Margot Adler: Harry Potter's rescue comes out of the blue. Joanne Rowling says Harry Potter rescued her, a former teacher who fell on hard times.
JKR: My marriage broke up. I had been living and working abroad. I returned to Britain without a job, with a very young baby. And I found myself in a situation in which I think many women find themselves. It's very, very hard for a single mother in Britain, and I'm sure in America, to get out of the poverty trap. If you sink to a certain point, it's incredibly difficult to get out, because you don't have funds for childcare, and without childcare you can't work.
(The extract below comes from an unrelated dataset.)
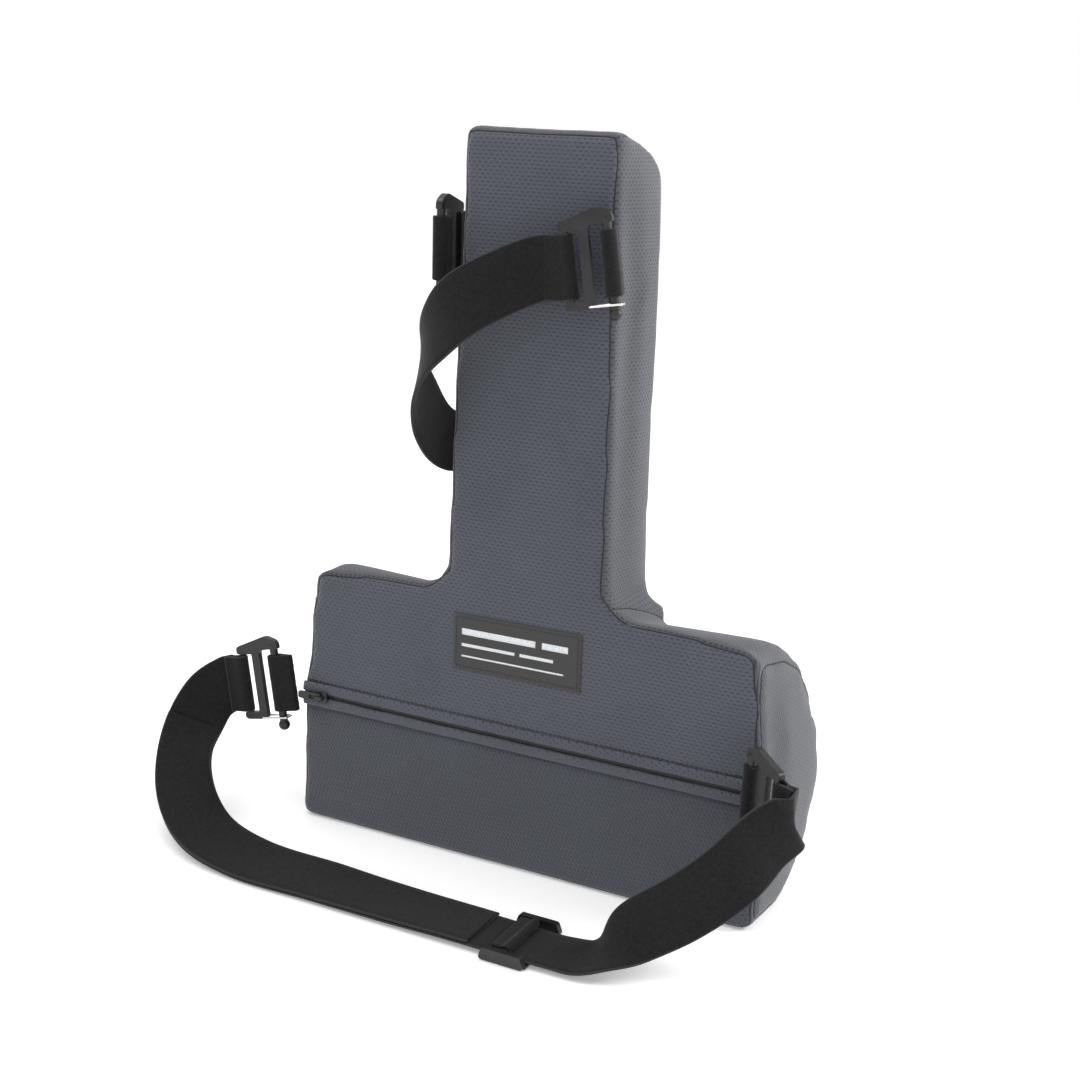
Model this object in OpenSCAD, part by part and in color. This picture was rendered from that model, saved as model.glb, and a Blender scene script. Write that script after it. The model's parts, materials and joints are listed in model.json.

So it is true that I spent a lot of cafes, and I quickly found that the cafes in Britain were completely prepared to let me sit there for two hours while my daughter napped, over one cold cup of coffee.
Margot Adler: And Rowling says even before Harry Potter was a success, just writing the book saved her sanity. The thing about writing, she says, is that you don't need anything except pen and paper. In England, Harry Potter has won many awards, and has been so successful, number 1 among adults as well as among children, that there's even an grown-ups edition, so adults don't have to feel embarrassed reading a children's book.
But no one knows how successful Harry Potter will be in this country. Suzanne Barcell, the acting general manager of Books of Wonder, the largest children's bookstore in Manhattan, says the book has been spreading by word of mouth.
Suzanne Barcell: We have already sold well into the hundreds of this book, and we've had it since August. For Halloween one of our employees even dressed up as Harry Potter.
Margot Adler: Of course Barcell is the manager of an independent bookstore, and one with the title "Books of Wonder." It will be fascinating to chart how far HP will go in the Muggle world. …Margot Adler, NPR News, New York.